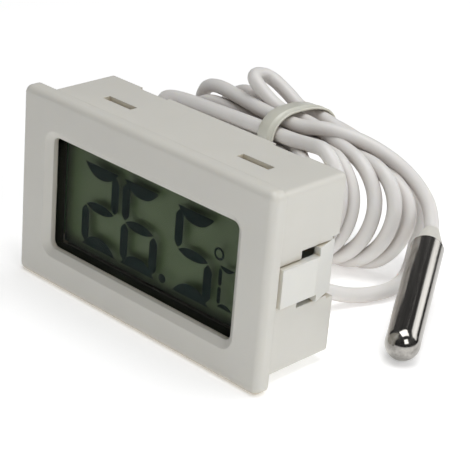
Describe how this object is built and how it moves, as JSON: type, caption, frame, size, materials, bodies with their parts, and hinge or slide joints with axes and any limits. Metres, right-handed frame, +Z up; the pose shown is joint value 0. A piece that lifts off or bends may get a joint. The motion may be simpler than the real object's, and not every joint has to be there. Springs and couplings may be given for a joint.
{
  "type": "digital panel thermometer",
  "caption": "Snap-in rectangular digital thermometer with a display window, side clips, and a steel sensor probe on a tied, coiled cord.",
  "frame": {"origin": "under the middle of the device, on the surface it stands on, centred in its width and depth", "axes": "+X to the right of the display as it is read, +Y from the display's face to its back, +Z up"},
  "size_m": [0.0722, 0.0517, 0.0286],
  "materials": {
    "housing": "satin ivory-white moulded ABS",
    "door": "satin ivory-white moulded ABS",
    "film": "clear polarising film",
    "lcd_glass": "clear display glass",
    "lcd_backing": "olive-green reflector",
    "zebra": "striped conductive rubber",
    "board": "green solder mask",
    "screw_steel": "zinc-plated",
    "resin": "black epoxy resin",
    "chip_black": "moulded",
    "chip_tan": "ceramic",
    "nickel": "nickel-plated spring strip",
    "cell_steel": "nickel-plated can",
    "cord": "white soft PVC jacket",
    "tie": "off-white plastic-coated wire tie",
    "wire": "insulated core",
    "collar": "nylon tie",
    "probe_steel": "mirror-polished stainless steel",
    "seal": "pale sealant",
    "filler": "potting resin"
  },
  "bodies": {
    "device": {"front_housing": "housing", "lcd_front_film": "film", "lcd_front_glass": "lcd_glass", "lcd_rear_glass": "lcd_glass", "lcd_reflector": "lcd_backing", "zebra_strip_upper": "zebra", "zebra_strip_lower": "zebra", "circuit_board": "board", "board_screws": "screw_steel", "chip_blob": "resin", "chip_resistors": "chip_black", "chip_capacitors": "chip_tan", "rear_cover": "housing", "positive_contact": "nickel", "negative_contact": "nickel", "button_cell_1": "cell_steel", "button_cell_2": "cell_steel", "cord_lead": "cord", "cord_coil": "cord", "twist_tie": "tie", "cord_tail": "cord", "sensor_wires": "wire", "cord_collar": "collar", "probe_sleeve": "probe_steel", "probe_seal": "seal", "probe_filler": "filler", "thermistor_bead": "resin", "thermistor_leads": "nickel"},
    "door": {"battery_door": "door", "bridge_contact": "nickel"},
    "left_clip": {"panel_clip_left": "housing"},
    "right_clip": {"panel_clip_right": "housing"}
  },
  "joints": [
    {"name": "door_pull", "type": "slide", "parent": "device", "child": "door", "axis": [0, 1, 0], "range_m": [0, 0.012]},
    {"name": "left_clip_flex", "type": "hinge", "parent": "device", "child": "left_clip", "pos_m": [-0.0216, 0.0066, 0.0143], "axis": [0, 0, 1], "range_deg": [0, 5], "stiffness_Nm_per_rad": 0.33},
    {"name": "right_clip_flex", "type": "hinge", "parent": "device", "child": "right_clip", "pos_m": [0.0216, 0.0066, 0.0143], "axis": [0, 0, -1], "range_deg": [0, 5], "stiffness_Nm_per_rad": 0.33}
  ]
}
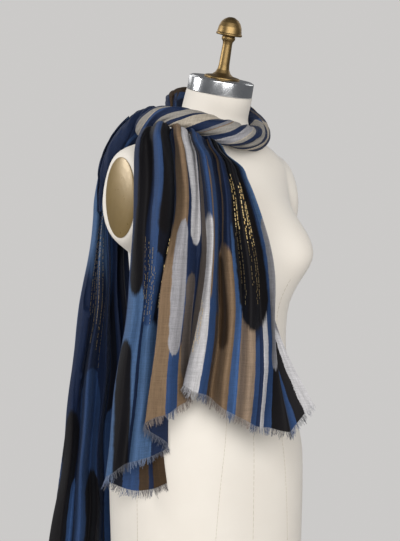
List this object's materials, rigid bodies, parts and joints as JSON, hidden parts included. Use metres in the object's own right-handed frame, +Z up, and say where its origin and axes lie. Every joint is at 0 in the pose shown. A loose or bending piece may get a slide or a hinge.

......

Please give back all of the records exactly as written.

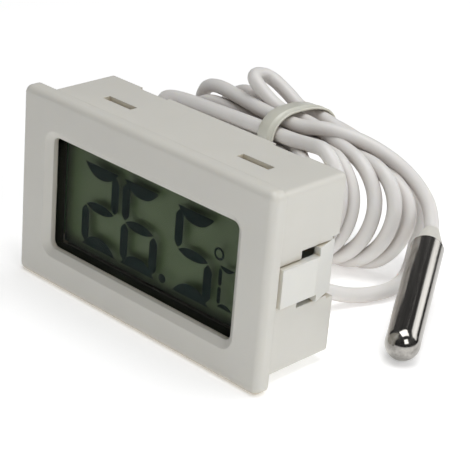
Describe how this object is built and how it moves, as JSON: type, caption, frame, size, materials, bodies with their parts, and hinge or slide joints with axes and any limits. Metres, right-handed frame, +Z up; the pose shown is joint value 0. A piece that lifts off or bends may get a joint. The motion may be simpler than the real object's, and not every joint has to be there. Springs and couplings may be given for a joint.
{
  "type": "digital panel thermometer",
  "caption": "Snap-in rectangular digital thermometer with a display window, side clips, and a steel sensor probe on a tied, coiled cord.",
  "frame": {"origin": "under the middle of the device, on the surface it stands on, centred in its width and depth", "axes": "+X to the right of the display as it is read, +Y from the display's face to its back, +Z up"},
  "size_m": [0.0722, 0.0517, 0.0286],
  "materials": {
    "housing": "satin ivory-white moulded ABS",
    "door": "satin ivory-white moulded ABS",
    "film": "clear polarising film",
    "lcd_glass": "clear display glass",
    "lcd_backing": "olive-green reflector",
    "zebra": "striped conductive rubber",
    "board": "green solder mask",
    "screw_steel": "zinc-plated",
    "resin": "black epoxy resin",
    "chip_black": "moulded",
    "chip_tan": "ceramic",
    "nickel": "nickel-plated spring strip",
    "cell_steel": "nickel-plated can",
    "cord": "white soft PVC jacket",
    "tie": "off-white plastic-coated wire tie",
    "wire": "insulated core",
    "collar": "nylon tie",
    "probe_steel": "mirror-polished stainless steel",
    "seal": "pale sealant",
    "filler": "potting resin"
  },
  "bodies": {
    "device": {"front_housing": "housing", "lcd_front_film": "film", "lcd_front_glass": "lcd_glass", "lcd_rear_glass": "lcd_glass", "lcd_reflector": "lcd_backing", "zebra_strip_upper": "zebra", "zebra_strip_lower": "zebra", "circuit_board": "board", "board_screws": "screw_steel", "chip_blob": "resin", "chip_resistors": "chip_black", "chip_capacitors": "chip_tan", "rear_cover": "housing", "positive_contact": "nickel", "negative_contact": "nickel", "button_cell_1": "cell_steel", "button_cell_2": "cell_steel", "cord_lead": "cord", "cord_coil": "cord", "twist_tie": "tie", "cord_tail": "cord", "sensor_wires": "wire", "cord_collar": "collar", "probe_sleeve": "probe_steel", "probe_seal": "seal", "probe_filler": "filler", "thermistor_bead": "resin", "thermistor_leads": "nickel"},
    "door": {"battery_door": "door", "bridge_contact": "nickel"},
    "left_clip": {"panel_clip_left": "housing"},
    "right_clip": {"panel_clip_right": "housing"}
  },
  "joints": [
    {"name": "door_pull", "type": "slide", "parent": "device", "child": "door", "axis": [0, 1, 0], "range_m": [0, 0.012]},
    {"name": "left_clip_flex", "type": "hinge", "parent": "device", "child": "left_clip", "pos_m": [-0.0216, 0.0066, 0.0143], "axis": [0, 0, 1], "range_deg": [0, 5], "stiffness_Nm_per_rad": 0.33},
    {"name": "right_clip_flex", "type": "hinge", "parent": "device", "child": "right_clip", "pos_m": [0.0216, 0.0066, 0.0143], "axis": [0, 0, -1], "range_deg": [0, 5], "stiffness_Nm_per_rad": 0.33}
  ]
}
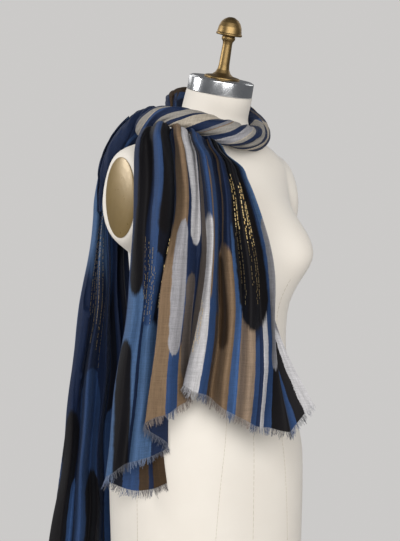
List this object's materials, rigid bodies, parts and joints as JSON, hidden parts included. Use metres in the object's own right-handed frame, +Z up, and say where its origin and axes lie. Every joint is at 0 in the pose shown. A loose or bending piece may get a slide or a hinge.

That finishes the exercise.